**Available data**
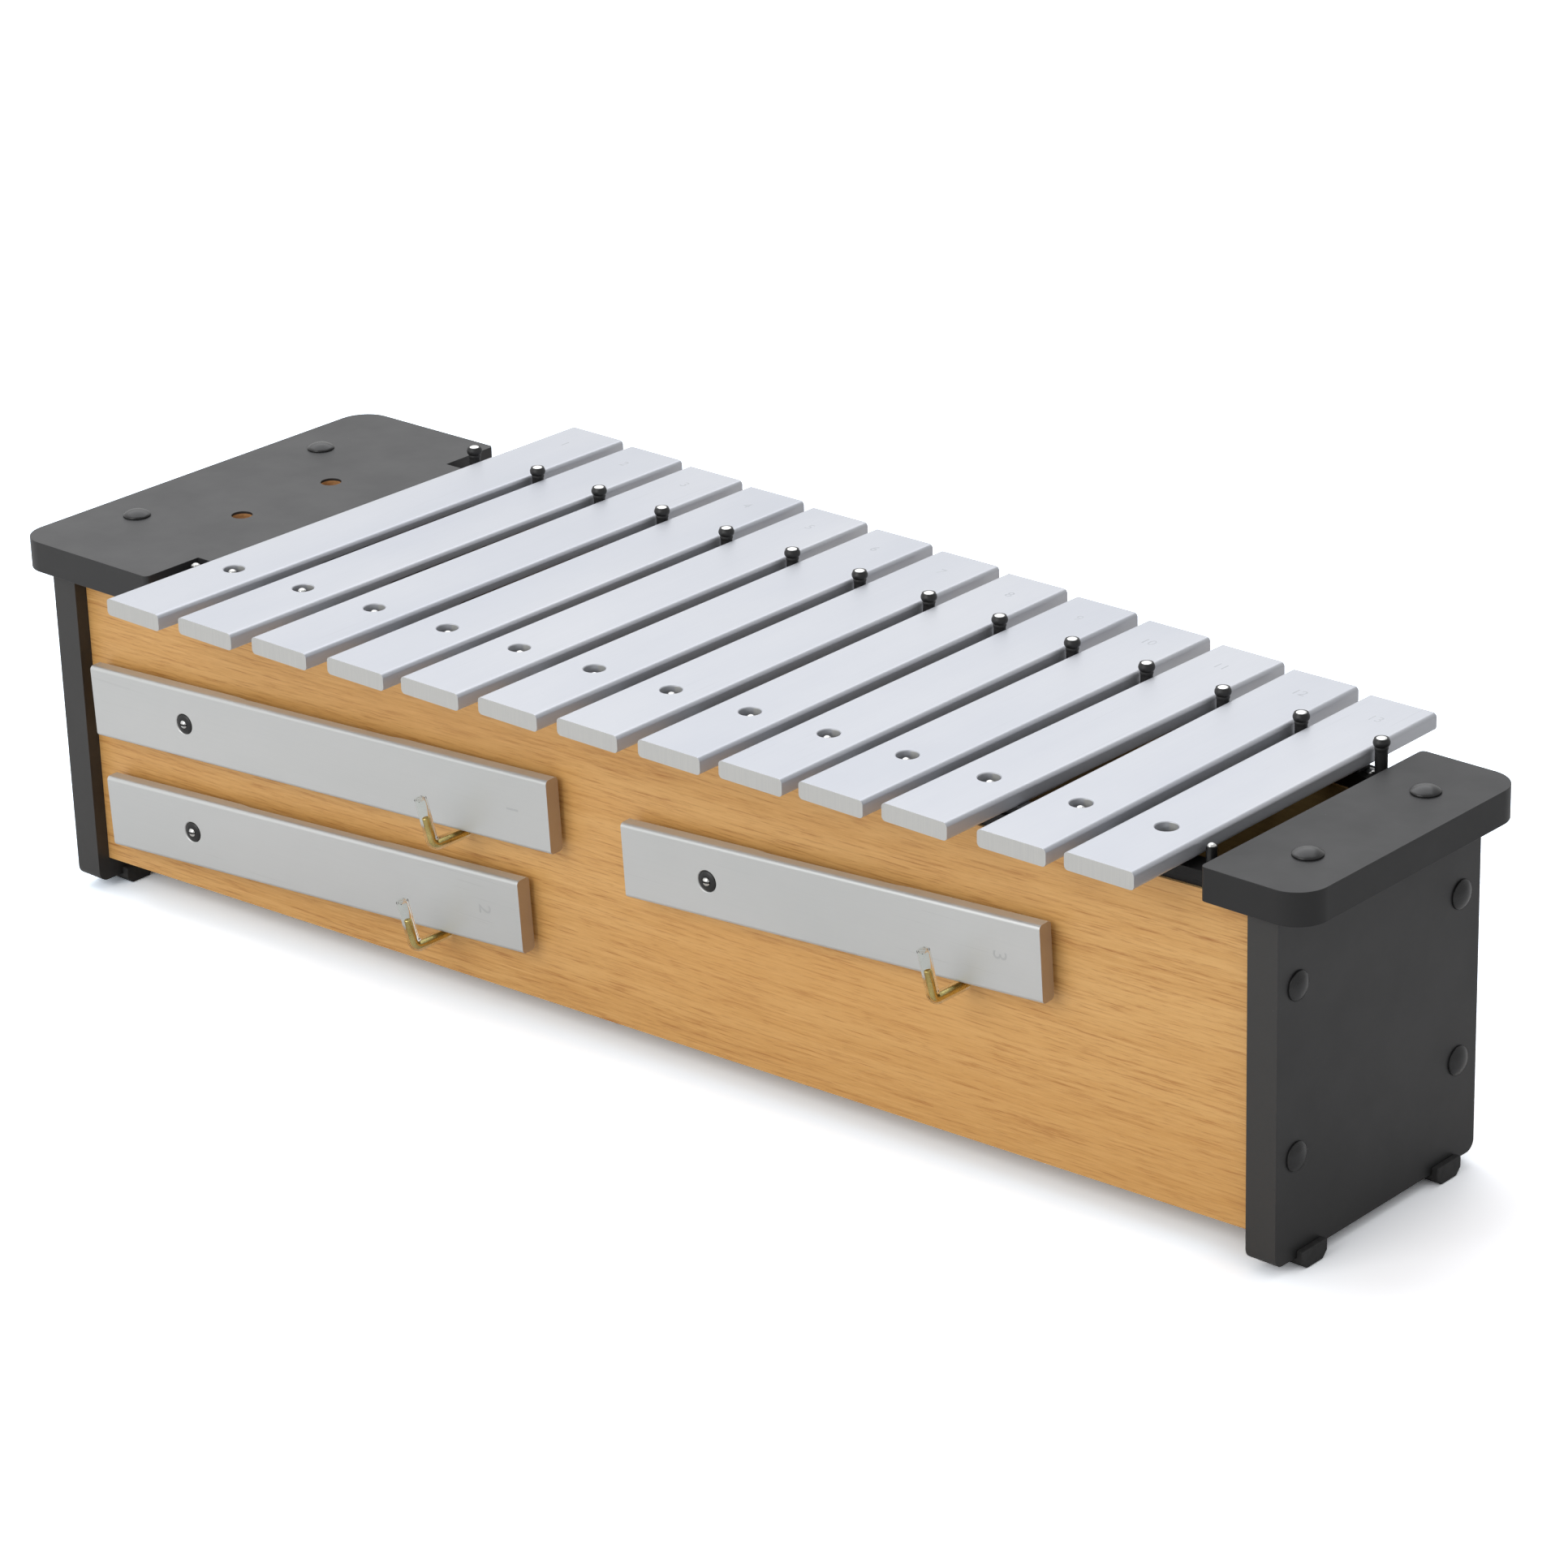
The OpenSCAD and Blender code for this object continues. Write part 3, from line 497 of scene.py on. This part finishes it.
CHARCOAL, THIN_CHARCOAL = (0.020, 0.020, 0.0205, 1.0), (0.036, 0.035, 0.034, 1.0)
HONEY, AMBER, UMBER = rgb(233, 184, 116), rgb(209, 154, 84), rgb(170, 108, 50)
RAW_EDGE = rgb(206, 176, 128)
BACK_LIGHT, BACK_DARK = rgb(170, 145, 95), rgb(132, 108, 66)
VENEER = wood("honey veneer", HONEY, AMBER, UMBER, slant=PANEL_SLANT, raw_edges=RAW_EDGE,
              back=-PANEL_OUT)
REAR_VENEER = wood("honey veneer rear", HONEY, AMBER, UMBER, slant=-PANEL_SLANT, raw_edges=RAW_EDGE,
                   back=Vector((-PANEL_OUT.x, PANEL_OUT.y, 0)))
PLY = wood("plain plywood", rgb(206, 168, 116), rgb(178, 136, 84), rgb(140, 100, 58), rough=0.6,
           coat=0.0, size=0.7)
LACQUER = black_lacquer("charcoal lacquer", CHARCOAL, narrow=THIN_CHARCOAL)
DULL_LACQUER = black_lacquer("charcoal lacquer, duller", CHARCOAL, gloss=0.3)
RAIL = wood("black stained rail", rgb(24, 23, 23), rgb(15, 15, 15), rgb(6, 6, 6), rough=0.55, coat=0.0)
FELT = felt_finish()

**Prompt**
Reproduce the full listing word for word.

**Complete output**
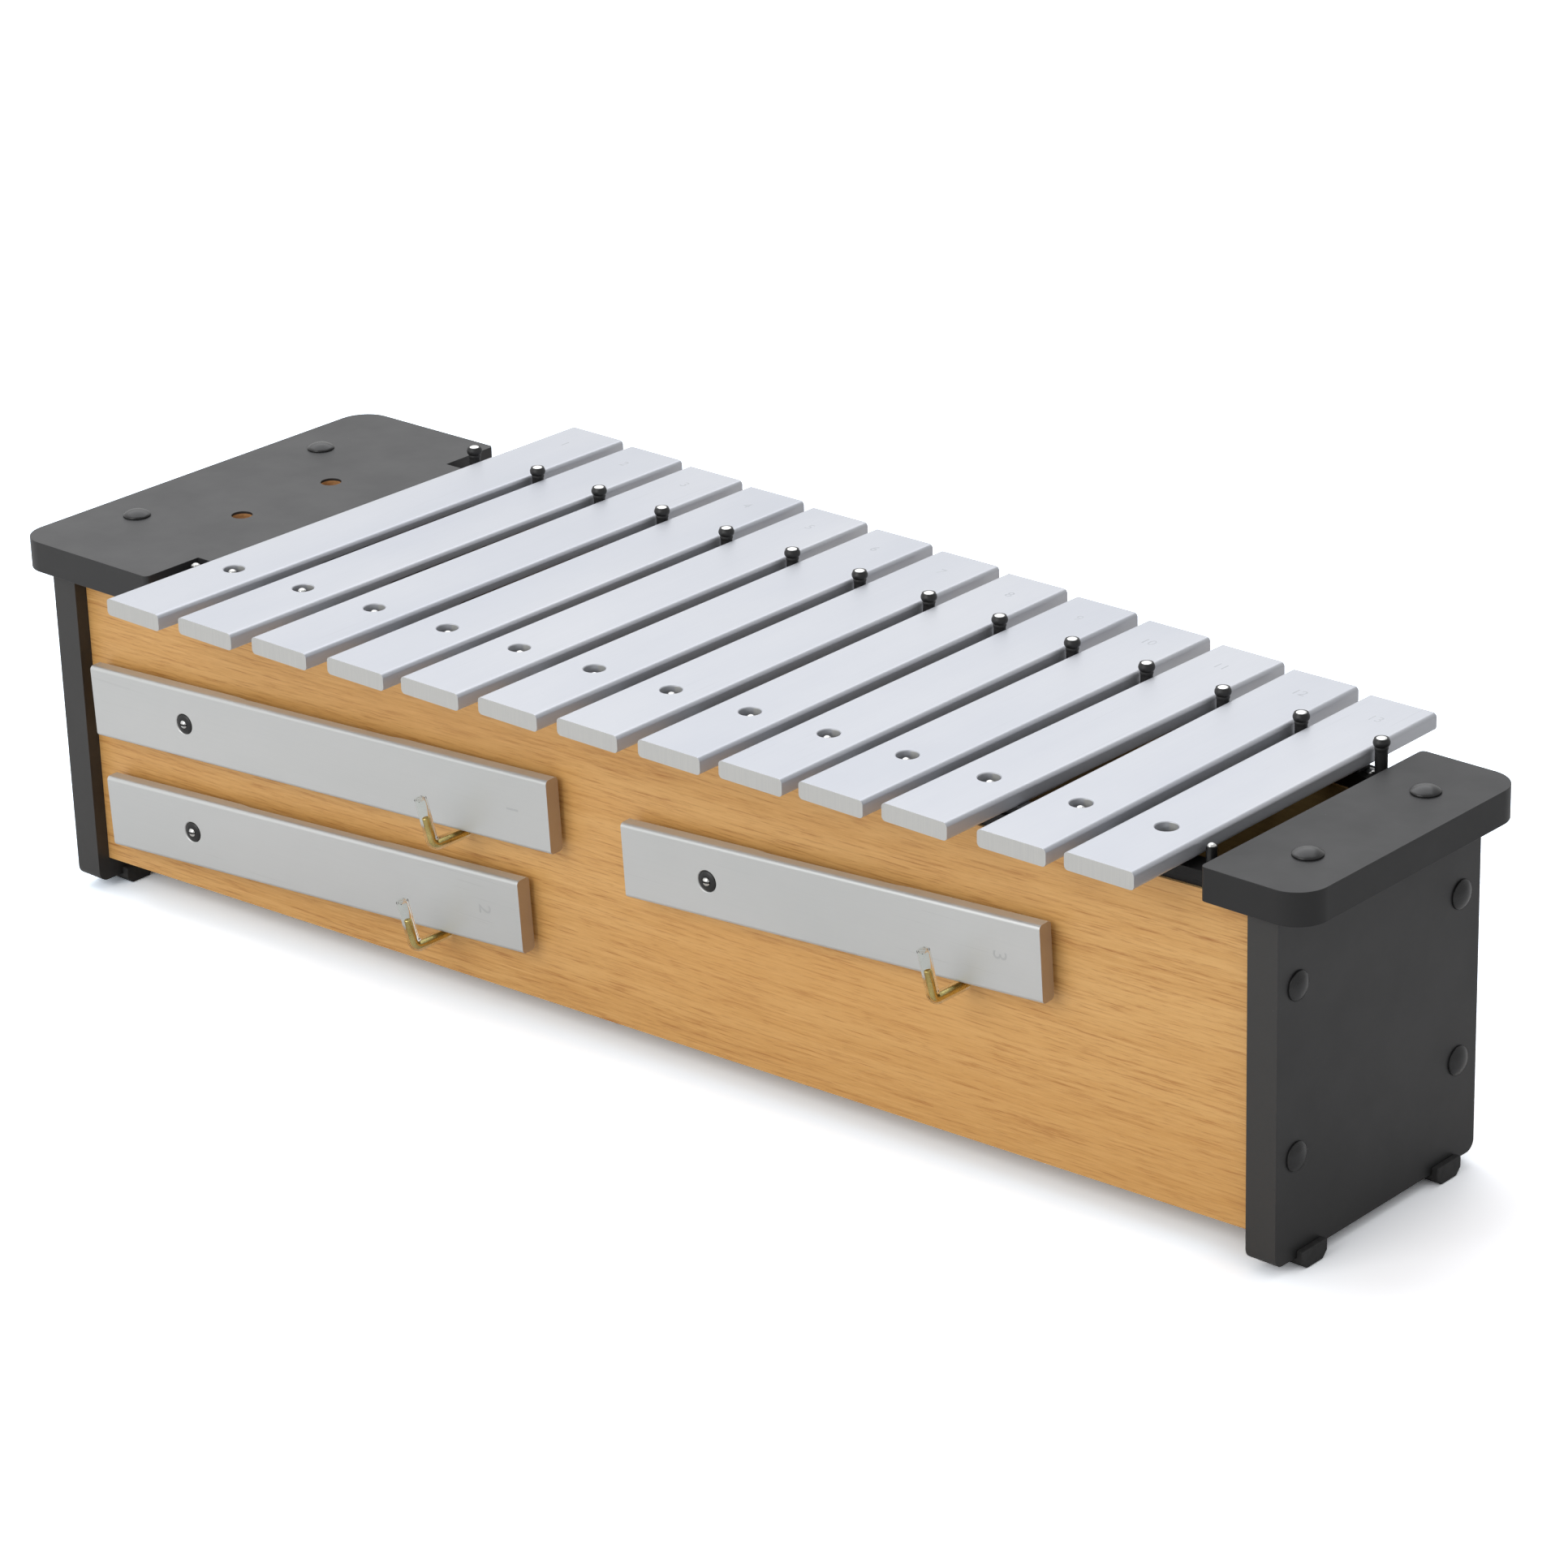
The OpenSCAD and Blender code for this object continues. Write part 3, from line 497 of scene.py on. This part finishes it.
CHARCOAL, THIN_CHARCOAL = (0.020, 0.020, 0.0205, 1.0), (0.036, 0.035, 0.034, 1.0)
HONEY, AMBER, UMBER = rgb(233, 184, 116), rgb(209, 154, 84), rgb(170, 108, 50)
RAW_EDGE = rgb(206, 176, 128)
BACK_LIGHT, BACK_DARK = rgb(170, 145, 95), rgb(132, 108, 66)
VENEER = wood("honey veneer", HONEY, AMBER, UMBER, slant=PANEL_SLANT, raw_edges=RAW_EDGE,
              back=-PANEL_OUT)
REAR_VENEER = wood("honey veneer rear", HONEY, AMBER, UMBER, slant=-PANEL_SLANT, raw_edges=RAW_EDGE,
                   back=Vector((-PANEL_OUT.x, PANEL_OUT.y, 0)))
PLY = wood("plain plywood", rgb(206, 168, 116), rgb(178, 136, 84), rgb(140, 100, 58), rough=0.6,
           coat=0.0, size=0.7)
LACQUER = black_lacquer("charcoal lacquer", CHARCOAL, narrow=THIN_CHARCOAL)
DULL_LACQUER = black_lacquer("charcoal lacquer, duller", CHARCOAL, gloss=0.3)
RAIL = wood("black stained rail", rgb(24, 23, 23), rgb(15, 15, 15), rgb(6, 6, 6), rough=0.55, coat=0.0)
FELT = felt_finish()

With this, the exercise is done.